3. Foreign Tax Credit (Form 1116)

If you pay income taxes to your new country, you may be eligible for the Foreign Tax Credit. This can help offset your US tax bill and prevent double taxation.

This is especially useful if your income doesn’t qualify for the full exclusion or if you’re taxed at higher rates abroad.

4. FBAR (FinCEN Form 114)

If you have foreign financial accounts (including bank accounts, pension funds, and certain investment accounts) and the total value exceeded $10,000 at any point during the year, you are required to file an FBAR.

This is filed separately from your tax return, and the penalties for failing to file are steep.

5. FATCA (Form 8938)

Under the Foreign Account Tax Compliance Act, you may also need to file Form 8938 if your foreign assets exceed certain thresholds. For single filers abroad, the threshold is $200,000 at year-end (or $300,000 at any point during the year).


First-Year Abroad Challenges: Timing and Transition

In your first year living abroad, timing can make things tricky. If you moved mid-year, you may not qualify yet for the Foreign Earned Income Exclusion, and you may owe US taxes on your entire foreign income.

Many expats solve this by filing an extension (Form 4868), which gives you time to meet the 330-day requirement. The automatic extension for Americans living abroad is until June 15, but you can request a further extension to October 15 if needed.

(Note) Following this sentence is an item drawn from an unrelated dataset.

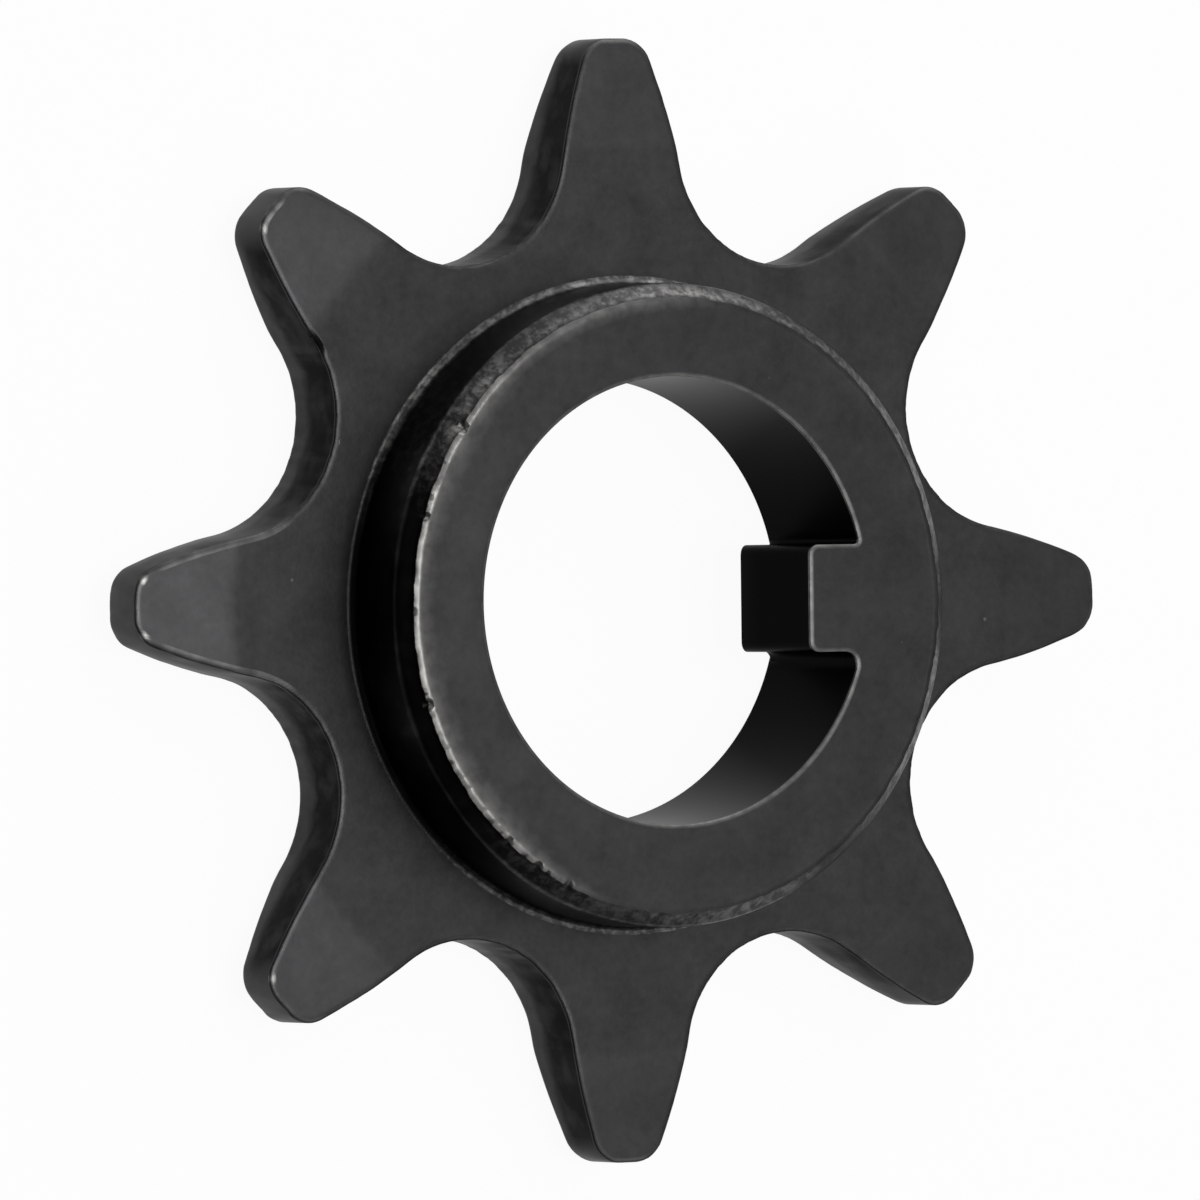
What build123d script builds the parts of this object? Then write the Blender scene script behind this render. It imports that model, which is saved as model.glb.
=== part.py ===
from build123d import *

# Roller chain sprocket with a hub on one side and a bore with a solid key inside it.
#
# One solid, in millimetres. The axis is Z. The flat back of the toothed plate lies on z = 0, and the hub
# stands up from the plate's front. One tooth points along +X, and the key is on the +X side of the bore.
import os
from math import acos, atan2, cos, degrees, hypot, radians, sin

os.makedirs("parts", exist_ok=True)

# ---- Teeth ----
chain_pitch = 12.7  # half-inch roller chain
tooth_count = 8
seat_radius = 4.07  # the arc that a chain roller sits in
seat_half_angle = 56.5  # degrees of seat arc on each side of the gap's centre line
flank_radius = 24.0  # the tooth's convex flank, tangent to the seat arc
tip_diameter = 37.8
tip_corner_radius = 1.1

# ---- Plate ----
plate_thickness = 2.85
bevel_start_diameter = 30.5  # the sides of each tooth are turned to a cone from here out
front_bevel_depth = 0.3  # axial depth of that cone at the tip circle, on the hub's side
back_bevel_depth = 0.7
bevel_blend_radius = 6.0  # softens the ridge where the cone starts
front_rim_chamfer = 0.25  # broken edge of the tooth form, on the hub's side
back_rim_chamfer = 0.25

# ---- Hub ----
hub_diameter = 21.6
hub_height = 3.2  # above the plate's front
hub_chamfer = 0.55
hub_root_fillet = 0.15

# ---- Bore and key ----
bore_diameter = 15.0
bore_front_chamfer = 0.13  # at the hub's face, round the key too
bore_back_chamfer = 0.3
key_width = 3.62
key_height = 2.23  # how far the key stands into the bore
key_tip_corner_radius = 0.35
key_root_fillet_upper = 0.15  # on the key's +Y side
key_root_fillet_lower = 0.45  # on the key's -Y side
key_setback = 0.35  # from the plate's back to the key, at the bore wall
key_lead_in = 1.3  # how much further from the back the key's tip starts, which makes its end slope

# ---- Worked out from the above ----
tip_radius = tip_diameter / 2
bore_radius = bore_diameter / 2
hub_radius = hub_diameter / 2
half_step = 180 / tooth_count  # degrees between a tooth's centre and the next gap's
pitch_radius = chain_pitch / 2 / sin(radians(half_step))
root_radius = pitch_radius - seat_radius
tooth_height = tip_radius - root_radius
total_length = plate_thickness + hub_height
key_tip_x = bore_radius - key_height

# ---- Shares ----
overrun = 1.3  # how far the flanks and the blank run past what is kept of them
tip_corner_share = 0.6  # the largest rounding of a tip's corners, so that the two don't meet
rim_share = 0.2  # the largest break of a tip's edges, so that those on its two sides don't meet


def corner_near(sketch, x, y):
    """The corner of a sketch under way that lies nearest to a point on its plane."""
    return sketch.vertices().sort_by_distance((x, y))[0]


# ---- Gap between two teeth, on the +X axis: the roller's seat and both flanks ----
seat_end_angle = 180 - seat_half_angle
flank_centre_reach = seat_radius + flank_radius
flank_centre = (
    pitch_radius + flank_centre_reach * cos(radians(seat_end_angle)),
    flank_centre_reach * sin(radians(seat_end_angle)),
)
flank_length = overrun * tooth_height
flank_sweep = degrees(flank_length / flank_radius)

# How wide a tip is where its flanks cross the tip circle, which limits its rounded and broken edges
centre_distance = hypot(*flank_centre)
centre_angle = degrees(atan2(flank_centre[1], flank_centre[0]))
crossing = acos((centre_distance**2 + tip_radius**2 - flank_radius**2) / (2 * centre_distance * tip_radius))
tip_half_angle = half_step - centre_angle + degrees(crossing)
tip_width = 2 * tip_radius * sin(radians(tip_half_angle))
tip_corner = min(tip_corner_radius, tip_corner_share * tip_width)
front_rim_break = min(front_rim_chamfer, rim_share * tip_width)
back_rim_break = min(back_rim_chamfer, rim_share * tip_width)

with BuildSketch() as gap:
    with BuildLine():
        CenterArc((pitch_radius, 0), seat_radius, seat_end_angle, seat_half_angle)
        flank = CenterArc(flank_centre, flank_radius, -seat_half_angle, flank_sweep)
        mirror(about=Plane.XZ)
        mouth = flank @ 1
        Line(mouth, (mouth.X, -mouth.Y))
    make_face()

# ---- Turned blank: plate with a cone on each side of its rim, and the hub ----
bevel_start_radius = bevel_start_diameter / 2
bevel_reach = tip_radius - bevel_start_radius
stock_reach = overrun * bevel_reach  # the blank is larger than the tips that are cut from it
stock_radius = bevel_start_radius + stock_reach
stock_front = plate_thickness - front_bevel_depth * stock_reach / bevel_reach
stock_back = back_bevel_depth * stock_reach / bevel_reach

with BuildPart() as blank:
    with BuildSketch(Plane.XZ) as blank_section:
        with BuildLine():
            Polyline(
                (0, 0),
                (bevel_start_radius, 0),
                (stock_radius, stock_back),
                (stock_radius, stock_front),
                (bevel_start_radius, plate_thickness),
                (hub_radius, plate_thickness),
                (hub_radius, total_length),
                (0, total_length),
                close=True,
            )
        make_face()
        fillet(corner_near(blank_section, hub_radius, plate_thickness), hub_root_fillet)
        chamfer(corner_near(blank_section, hub_radius, total_length), hub_chamfer)
        fillet(corner_near(blank_section, bevel_start_radius, plate_thickness), bevel_blend_radius)
        fillet(corner_near(blank_section, bevel_start_radius, 0), bevel_blend_radius)
    revolve(axis=Axis.Z)

# ---- Space inside the bore, with the key left standing ----
with BuildPart() as key_end_relief:
    Cylinder(bore_radius, total_length, align=(Align.CENTER, Align.CENTER, Align.MIN))
    key_end = Plane(
        origin=(bore_radius, 0, key_setback),
        x_dir=(0, 1, 0),
        z_dir=(key_lead_in / key_height, 0, 1),
    )
    split(bisect_by=key_end, keep=Keep.BOTTOM)

with BuildPart() as bore_space:
    with BuildSketch() as keyed_circle:
        Circle(bore_radius)
        with Locations((key_tip_x, 0)):
            Rectangle(bore_radius, key_width, align=(Align.MIN, Align.CENTER), mode=Mode.SUBTRACT)
        fillet(keyed_circle.vertices().group_by(Axis.X)[0], key_tip_corner_radius)
        fillet(corner_near(keyed_circle, bore_radius, key_width / 2), key_root_fillet_upper)
        fillet(corner_near(keyed_circle, bore_radius, -key_width / 2), key_root_fillet_lower)
    extrude(amount=total_length)
    add(key_end_relief.part)

# ---- Sprocket ----
with BuildPart() as sprocket:
    add(blank.part)
    with BuildSketch() as tooth_form:
        Circle(tip_radius)
        with PolarLocations(0, tooth_count, start_angle=half_step):
            add(gap.sketch, mode=Mode.SUBTRACT)
        fillet(tooth_form.vertices().group_by(SortBy.DISTANCE)[-1], tip_corner)
    extrude(amount=total_length, mode=Mode.INTERSECT)

    # The rim is every edge of the tooth form's own walls that isn't upright.
    walls = sprocket.faces().filter_by(
        lambda face: face.geom_type == GeomType.CYLINDER and face.center().Z < plate_thickness
    )
    rim = walls.edges().filter_by(Axis.Z, reverse=True)
    mid_plate = plate_thickness / 2
    chamfer(rim.filter_by_position(Axis.Z, mid_plate, plate_thickness), front_rim_break)
    chamfer(rim.filter_by_position(Axis.Z, 0, mid_plate), back_rim_break)

    add(bore_space.part, mode=Mode.SUBTRACT)
    hub_face = sprocket.faces().sort_by(Axis.Z)[-1]
    back_face = sprocket.faces().sort_by(Axis.Z)[0]
    chamfer(hub_face.inner_wires()[0].edges(), bore_front_chamfer)
    chamfer(back_face.inner_wires()[0].edges(), bore_back_chamfer)

sprocket.part.label = "sprocket"
export_step(sprocket.part, "parts/sprocket.step")
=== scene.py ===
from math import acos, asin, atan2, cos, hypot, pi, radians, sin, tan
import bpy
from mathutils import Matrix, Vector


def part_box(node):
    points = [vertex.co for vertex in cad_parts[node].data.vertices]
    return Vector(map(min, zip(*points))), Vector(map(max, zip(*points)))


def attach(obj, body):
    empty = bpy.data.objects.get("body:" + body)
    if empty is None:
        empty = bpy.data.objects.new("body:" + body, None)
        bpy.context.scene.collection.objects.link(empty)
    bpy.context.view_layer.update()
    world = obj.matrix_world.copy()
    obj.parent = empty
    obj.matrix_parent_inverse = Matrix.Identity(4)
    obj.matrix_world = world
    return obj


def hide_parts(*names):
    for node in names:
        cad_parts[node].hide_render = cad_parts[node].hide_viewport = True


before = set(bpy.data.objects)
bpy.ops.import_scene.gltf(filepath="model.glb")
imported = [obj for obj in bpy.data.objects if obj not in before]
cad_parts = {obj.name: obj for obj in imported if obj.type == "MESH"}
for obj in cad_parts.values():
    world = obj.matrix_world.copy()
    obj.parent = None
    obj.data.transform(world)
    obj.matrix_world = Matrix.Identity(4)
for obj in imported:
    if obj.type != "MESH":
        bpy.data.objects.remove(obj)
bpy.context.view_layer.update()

# Dresses the chain sprocket: one steel piece with eight teeth, a hub, and a bore with a solid key in it.
# The axis is Z, the plate's back is on z = 0, and the key is on the +X side, as in the CAD.
# A section is turned round the axis, the teeth and the key are cut into it, and its edges are worn.
from types import SimpleNamespace

import bpy
from mathutils import Matrix, Vector

MM = 0.001  # the shapes are worked out in millimetres and scaled once, at the end


# ---- Sizes, in millimetres, as in the CAD ----
box_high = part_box("sprocket")[1]
hair = 0.0005  # keeps the dressed part just inside the CAD's box
tip_radius = box_high.x / MM - hair
total_length = box_high.z / MM - hair
tooth_count = 8
chain_pitch = 12.7
seat_radius = 4.07
seat_half_angle = radians(56.5)
flank_radius = 24.0
tip_corner_radius = 1.1
plate_thickness = 2.85
bevel_start = 15.25  # radius where the turned bevel of the tooth tips starts
front_bevel_depth = 0.3
back_bevel_depth = 0.7
back_rim = 0.25
hub_radius = 10.8
hub_chamfer = 0.55
bore_radius = 7.5
bore_back_chamfer = 0.3
key_width = 3.62
key_height = 2.23
key_tip_rounding = 0.35
key_upper_rounding = 0.15
key_lower_rounding = 0.45
key_setback = 0.35
key_lead_in = 1.3

# ---- Wear and tool marks, in millimetres, which only the dressed part has ----
bevel_blend = 0.4  # half the width over which the bevel's start is smoothed
front_rim = 0.22  # the punch rolled the teeth's front edges over this far, and this deep
front_rim_drop = 0.08
torn_height = 1.1  # blanking shears the teeth's sides up to here and tears the rest
hub_edge_rounding = 0.35
hub_foot_rounding = 0.25
hub_offset = (0.1, -0.16, 0.0)  # the hub was turned this far off the bore's axis
lip_width = 0.27  # the burred edge between the hub's chamfer and its face
lip_drop = 0.07
face_drop = 0.045  # the hub's face falls this much towards its lip
bore_roll_width = 0.13  # the bore's front edge rolls over this far, and this deep
bore_roll_drop = 0.04
bore_edge_rounding = 0.03
bite_spacing = 0.7  # ragged edges are eaten back about this often

# ---- The mesh ----
support = 0.05  # a ring this far beside each rounding keeps the flats flat
steps_around = 1280
rounding_steps = 5
rim_steps = 9
merge_distance = 0.002
crisp_angle = radians(27)  # edges that fold more than this stay sharp
rim_band = 1.0  # stations within this of the tips are on the teeth's rims
hub_band = 1.9  # and within this of the hub's wall, on the hub
keyed_band = 0.4  # stations up to this far outside the bore's wall follow the key

half_pitch = pi / tooth_count  # angle between a tooth's centre line and the next gap's
pitch_radius = chain_pitch / 2 / sin(half_pitch)


# ---- Camera, in millimetres ----
camera_distance = 609.87
camera_turns = (radians(0.2988), radians(31.4279), radians(0.6548))  # about X, then Y, then Z
camera_slide = (-0.896, 0.018)  # to its right, and up
camera_lens = 544.6
sensor_width = 36.0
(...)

It’s also important to determine your residency status in your new country, since that may affect your foreign tax liability and your eligibility for tax credits or exclusions.


The Importance of Filing Even If You Owe Nothing

Many expats believe that if no US taxes are due, they don’t need to file. That’s incorrect. Even when your foreign income is completely offset by exclusions or tax credits, you must still file to claim those benefits. If you skip filing, you’re not protected—and the IRS may assume you owe taxes.

Additionally, benefits like the Foreign Tax Credit (FTC) or FEIE are not automatic. These require properly submitted forms such as Form 1116 or Form 2555.


State Tax Considerations After Moving Abroad

While many expats focus only on their federal taxes, state taxes can also remain an issue, especially if you maintain ties to your former US state. In your first year abroad, states like California, New York, and Virginia may still consider you a resident for tax purposes if you haven’t taken formal steps to sever ties.

This could mean additional tax filings and potentially owing state taxes on your worldwide income. It’s important to consult a tax professional familiar with state residency rules for expats, so you don’t get caught off guard.


Why You Should Work with an Expat Tax Accountant

Tax rules for Americans abroad can be complex, especially in your first year. An expat tax accountant specializes in the unique issues US citizens face when living overseas. They can:

  • Help you qualify for the Foreign Earned Income Exclusion or Foreign Tax Credit
  • Ensure you properly report your foreign accounts and investments
  • Advise on tax treaty benefits and avoid double taxation
  • File extensions if needed while planning around the 330-day rule
  • Review your foreign residency to plan for future filings

Getting it wrong can lead to missed exclusions, IRS penalties, or double taxation. Working with a tax professional who understands US expat tax rules is one of the best investments you can make during your first year abroad.

Your first year abroad brings big changes and new tax filing responsibilities. Even though you’ve moved outside the US, you’re still required to file with the IRS and possibly report your foreign accounts. With the right planning and help from an expat tax accountant, you can stay compliant, reduce your US tax liability, and avoid penalties.